Baltimore's Community Conferencing Center has operated since 1999, processing cases that would otherwise go through conventional court. The program reports that 90%+ of participants complete their agreements, that victim satisfaction rates are substantially higher than conventional court processing, and that recidivism rates for program participants are significantly lower than comparison groups through conventional processing.

What the Offender Experiences

Conventional incarceration produces a specific experience in most offenders: separation from community, immersion in a culture where violence and dominance are currency, loss of skills needed for conventional life, stigma on release that makes employment and housing extremely difficult, and social networks on release that are largely composed of other people who have been through the same system. This is not a design for reintegration. It is a design for warehousing.

A restorative process produces a different experience. The offender sits with the person they harmed. They hear — directly, unmediated — what they did to someone's life. This is uncomfortable in a way that is productive. Research on moral emotion shows that shame — specifically, "shame about behavior" rather than "shame about who you are" — is a powerful motivator for behavior change. Restorative processes produce behavior-specific shame: I did this thing that I can see harmed this person. Incarceration more often produces identity-level shame: I am a criminal, a bad person, an outcast.

The distinction matters. Behavior-specific shame motivates repair. Identity shame motivates defensiveness and disengagement.

Offenders who complete restorative processes also typically leave with a restitution agreement — specific, concrete things they have agreed to do to repair the harm. This gives them an active role in repair rather than a passive experience of punishment. Completion of the agreement produces something that a prison sentence cannot: genuine accountability and a sense of closure that has been earned.

The Resistance and What It Protects

The criminal justice system as currently constituted — particularly in the United States — is an industry. The prison-industrial complex involves private prison operators, construction contractors, guard unions, prosecution and judicial career paths, and a political economy built around the perception that more incarceration equals more safety. None of these interests are served by a shift to restorative justice, which reduces incarceration rates and produces better outcomes without generating the same economic activity.

There is also a deeper resistance: retributive justice feels right to people in a visceral way.
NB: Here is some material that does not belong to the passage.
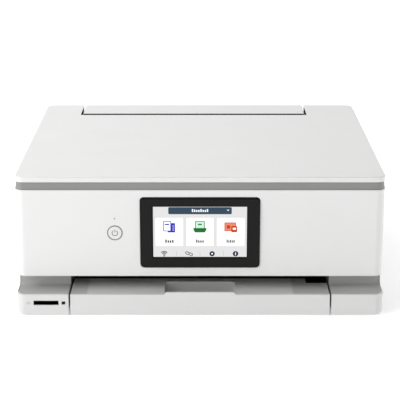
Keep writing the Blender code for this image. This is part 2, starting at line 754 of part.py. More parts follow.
def carriage_motor(material, group):
    steps = [(46.0, 72.0, 13.0), (72.0, 75.5, 5.0)]
    return part("carriage_motor", material, group, [turned((PULLEY_X, PULLEY_Y), steps, "Z")])


def belt_pulley(name, x, material, group):
    steps = [(75.9, 80.0, 2.5), (80.0, 87.0, PULLEY_RADIUS), (87.0, 89.0, 2.5)]
    return part(name, material, group, [turned((x, PULLEY_Y), steps, "Z")])


def feed_motor(material, group):
    steps = [(2.4 - ENGINE_SIDE, -140.0, 13.0)]
    return part("feed_motor", material, group, [turned((45.0, 62.0), steps, "X")])


def roller(name, centre, pulley, shaft, radius, material, group):
    """A paper roller with its shaft and, outside the frame, its drive pulley."""
    steps = [
        (-177.5, -172.5, pulley),
        (-172.5, -112.0, shaft),
        (-112.0, 112.0, radius),
        (112.0, 125.0, shaft),
    ]
    return part(name, material, group, [turned(centre, steps, "X")])


def platen(material, group):
    slab = box((-112.0, 112.0), (-72.0, 2.0), (41.0, 47.5))
    trough = box((-108.0, 108.0), (-52.0, -28.0), (44.5, 50.0))
    return part("print_platen", material, group, [slab], [trough])


def purge_unit(material, group):
    block = box((114.0, 160.0), (-70.0, 0.0), (33.0, 48.5))
    wells = [box(x, (-58.0, -18.0), (44.0, 50.0)) for x in ((119.0, 134.0), (139.0, 155.0))]
    return part("purge_unit", material, group, [block], wells)


def carriage(material, group):
    x, y, z = CARRIAGE_X, CARRIAGE_Y, CARRIAGE_Z
    shell = box(x, y, z)
    arm = box((100.0, 124.0), (y[1] - 1, 24.0), (91.0, 95.0))
    clamp = box((100.0, 124.0), (21.3, 24.2), (82.0, 95.0))
    bay = box(widen(x, -3), widen(y, -3), (58.0, z[1] + 1))
    mouth = box(widen(x, -3), (y[0] - 1, y[0] + 4), (76.0, z[1] + 1))
    return part("print_carriage", material, group, [shell, arm, clamp], [bay, mouth])


def ink_tanks(inks, group):
    for number, (ink, material) in enumerate(inks):
        start = CARRIAGE_X[0] + 3.4 + number * TANK_PITCH
        tank = box((start, start + TANK_WIDTH), (-68.6, 1.6), (58.4, 94.0))
        latch = box((start + 4, start + 14), (-68.6, -58.0), (93.0, 97.0))
        part("ink_tank_" + ink, material, group, [tank, latch])


# ---------------------------------------------------------------- assembly


def build():
    clear_scene()
    white = plastic("white_plastic", (0.80, 0.80, 0.79))
    grey = plastic("grey_plastic", (0.33, 0.33, 0.32))
    dark = plastic("dark_plastic", (0.05, 0.05, 0.05))
    black_gloss = plastic("black_gloss", (0.01, 0.01, 0.012), 0.15)
    screen = plastic("screen", (0.55, 0.57, 0.60), 0.1)
    glass = plastic("scanner_glass", (0.75, 0.80, 0.80), 0.03, 0.0, 0.35)
    pad_foam = plastic("pad_white", (0.85, 0.85, 0.84), 0.8)
    steel = plastic("zinc_steel", (0.55, 0.56, 0.57), 0.35, 1.0)
    rubber = plastic("rubber", (0.03, 0.03, 0.03), 0.85)
    lamp = plastic("lamp", (0.06, 0.06, 0.06), 0.1)
    board = plastic("circuit_board", (0.03, 0.18, 0.08), 0.4)

    chassis = body("chassis")
    base_tray(dark, chassis)
    feet(rubber, chassis)
    front_panel(white, chassis)
    side_cover("left_side_cover", -1, white, chassis)
    side_cover("right_side_cover", 1, white, chassis)
    rear_cover(white, chassis)
    left_wing_cover(white, chassis)
    wing_cover("right_wing_cover", 1, white, chassis)
    ledge("left_ledge", -1, grey, chassis)
    ledge("right_ledge", 1, grey, chassis)
    card_slot(dark, chassis)
    access_lamp(lamp, chassis)
    power_inlet(dark, chassis)
    usb_port(steel, chassis)
    power_supply(dark, chassis)
    logic_board(board, chassis)
    panel_bay(dark, chassis)
    scanner_hinge("scanner_hinge_left", -1, steel, chassis)
    scanner_hinge("scanner_hinge_right", 1, steel, chassis)
    rear_tray_bed(grey, chassis)
    engine_frame(steel, chassis)
    carriage_rail(steel, chassis)
    carriage_motor(steel, chassis)
    ends = ((-PULLEY_X, PULLEY_Y), (PULLEY_X, PULLEY_Y))
    belt("carriage_belt", ends, (PULLEY_RADIUS, PULLEY_RADIUS), (81.0, 86.0), "Z", rubber, chassis)
    feed_motor(steel, chassis)
    shafts = (OUTPUT_CENTRE, FEED_CENTRE)
    belt("feed_belt", shafts, (OUTPUT_PULLEY, FEED_PULLEY), (-177.0, -173.0), "X", rubber, chassis)
    platen(dark, chassis)
    purge_unit(dark, chassis)

    panel = body("touch_panel", (0, *PANEL_AXIS), chassis)
    touch_panel_frame(black_gloss, panel)
    touch_screen(screen, panel)
    button = body("power_button", (BUTTON_CENTRE[0], UPPER_FRONT, BUTTON_CENTRE[1]), chassis)
    power_button(white, button)

    scanner = body("scanner_unit", (0, *SCANNER_AXIS), chassis)
    scanner_frame(grey, scanner)
    scanner_tub(dark, scanner)
    platen_glass(glass, scanner)
    image_sensor(dark, body("image_sensor", (-155, 0, 116), scanner))
    lid = body("document_cover", (0, *LID_AXIS), scanner)
    document_cover(white, lid)
    document_pad(pad_foam, lid)

    hatch = body("rear_tray_cover", (0, *HATCH_AXIS), chassis)
    rear_tray_cover(white, hatch)
    paper_support(grey, body("paper_support", (0, *HATCH_AXIS), hatch))
    rear_paper_guide("rear_guide_left", -1, grey, body("rear_guide_left", (-106, 145, 115), chassis))
    rear_paper_guide("rear_guide_right", 1, grey, body("rear_guide_right", (106, 145, 115), chassis))

    cassette = body("cassette", (0, LOWER_FRONT, LEDGE_TOP), chassis)
    cassette_body(dark, cassette)
    cassette_cover(white, cassette)
    cassette_ledge(grey, cassette)
    cassette_guide("cassette_guide_left", -1, grey, body("cassette_guide_left", (-107, 0, 7), cassette))
    cassette_guide("cassette_guide_right", 1, grey, body("cassette_guide_right", (107, 0, 7), cassette))
    output_tray(grey, body("output_tray", (0, -118, OUTPUT_Z[0]), chassis))

    head = body("carriage", (PULLEY_X, 0, RAIL_Z[1]), chassis)
    carriage(dark, head)
    colours = {
        "black": (0.02, 0.02, 0.02),
        "cyan": (0.0, 0.35, 0.65),
        "magenta": (0.65, 0.02, 0.25),
        "yellow": (0.85, 0.65, 0.02),
        "photo_black": (0.10, 0.10, 0.11),
    }
    ink_tanks([(ink, plastic("ink_" + ink, colour, 0.3)) for ink, colour in colours.items()], head)
    for name, x in (("idler_pulley", -PULLEY_X), ("motor_pulley", PULLEY_X)):
        belt_pulley(name, x, dark, body(name, (x, PULLEY_Y, 80), chassis))
    feed = body("feed_roller", (0, *FEED_CENTRE), chassis)
    roller("feed_roller", FEED_CENTRE, FEED_PULLEY, 4.0, 6.0, rubber, feed)
    output = body("output_roller", (0, *OUTPUT_CENTRE), chassis)
    roller("output_roller", OUTPUT_CENTRE, OUTPUT_PULLEY, 3.0, 5.0, rubber, output)


build()
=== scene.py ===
"""Looks of the compact all-in-one inkjet printer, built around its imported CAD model.

Lengths are written in millimetres and multiplied by MM where a mesh or an object is made.
+X is the user's right, -Y the front and +Z up.
"""

import json
import math

import bmesh
import bpy
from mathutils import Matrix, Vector

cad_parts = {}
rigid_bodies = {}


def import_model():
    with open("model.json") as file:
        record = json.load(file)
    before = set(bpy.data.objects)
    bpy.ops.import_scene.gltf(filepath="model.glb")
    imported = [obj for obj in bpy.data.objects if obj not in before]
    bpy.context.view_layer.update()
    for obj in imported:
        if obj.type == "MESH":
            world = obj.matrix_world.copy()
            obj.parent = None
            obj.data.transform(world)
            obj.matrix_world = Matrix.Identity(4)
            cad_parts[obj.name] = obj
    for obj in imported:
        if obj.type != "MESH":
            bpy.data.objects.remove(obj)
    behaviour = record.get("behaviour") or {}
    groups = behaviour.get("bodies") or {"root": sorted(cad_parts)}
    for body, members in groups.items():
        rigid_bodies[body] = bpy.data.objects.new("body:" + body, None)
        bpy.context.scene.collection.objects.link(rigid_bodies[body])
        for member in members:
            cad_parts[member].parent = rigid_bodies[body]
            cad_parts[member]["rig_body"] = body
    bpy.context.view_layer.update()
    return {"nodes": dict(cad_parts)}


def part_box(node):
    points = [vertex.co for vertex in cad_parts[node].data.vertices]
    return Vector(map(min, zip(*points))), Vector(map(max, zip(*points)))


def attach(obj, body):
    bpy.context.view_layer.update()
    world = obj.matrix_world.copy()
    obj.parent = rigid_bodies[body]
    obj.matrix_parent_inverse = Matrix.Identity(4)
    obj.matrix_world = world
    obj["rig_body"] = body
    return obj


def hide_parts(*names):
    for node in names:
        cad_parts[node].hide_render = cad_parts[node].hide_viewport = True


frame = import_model()

MM = 0.001
SMOOTH_ANGLE = math.radians(32)
BEVEL_LIMIT = math.radians(35)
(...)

The idea that someone who harmed your loved one gets to sit in a circle and talk about their feelings rather than go to prison feels like injustice. This is not an irrational feeling. It requires confronting the question: is justice about what feels right, or about what actually reduces harm?

When victims who participate in restorative processes are asked whether they prefer it to conventional prosecution — including victims of serious violent crimes — substantial majorities say yes. Their validation of the process is the most direct answer to the concern that restorative justice lets offenders off easy. The people who were harmed are often the ones most clearly able to see that the process addressed something conventional prosecution never would.

The Civilizational Case

Mass incarceration is one of the most catastrophic policy failures in modern democratic history. The United States incarcerates 2.3 million people — more in raw numbers than any country on earth, and more per capita than nearly all. The cost is not only financial ($80-100 billion per year in direct costs) but generational: incarceration disrupts families, removes parents, produces the childhood poverty and instability that predicts future incarceration.

Restorative justice is not a complete replacement for all criminal justice. For serious violent crime, for predatory offenders, for cases where separation from community is genuinely necessary for safety, conventional incarceration serves a function. But the category of offenses that genuinely requires incarceration is substantially smaller than the category that is currently incarcerated.

For the majority of offenses — property crime, non-violent drug offenses, juvenile offenses, community-level conflict — restorative approaches produce better outcomes at lower cost with greater victim satisfaction and substantially lower recidivism. The evidence for this is not marginal. It is robust and replicable.

Communities that implement restorative justice at neighborhood scale — in schools, in community conferencing programs, in diversion programs that keep people out of formal court processing — are running a different experiment about what human accountability looks like. They are discovering, consistently, that people who are held accountable to actual people rather than to abstracted law tend to take the accountability seriously. The face in the circle is harder to dismiss than the case number on the file.

If this approach scaled — if restorative practices became the default rather than the exception — the effect on mass incarceration, on community cohesion, on the generational cycles of criminal justice involvement, would be transformative. Not utopian. Documented. The communities where it works are doing it right now.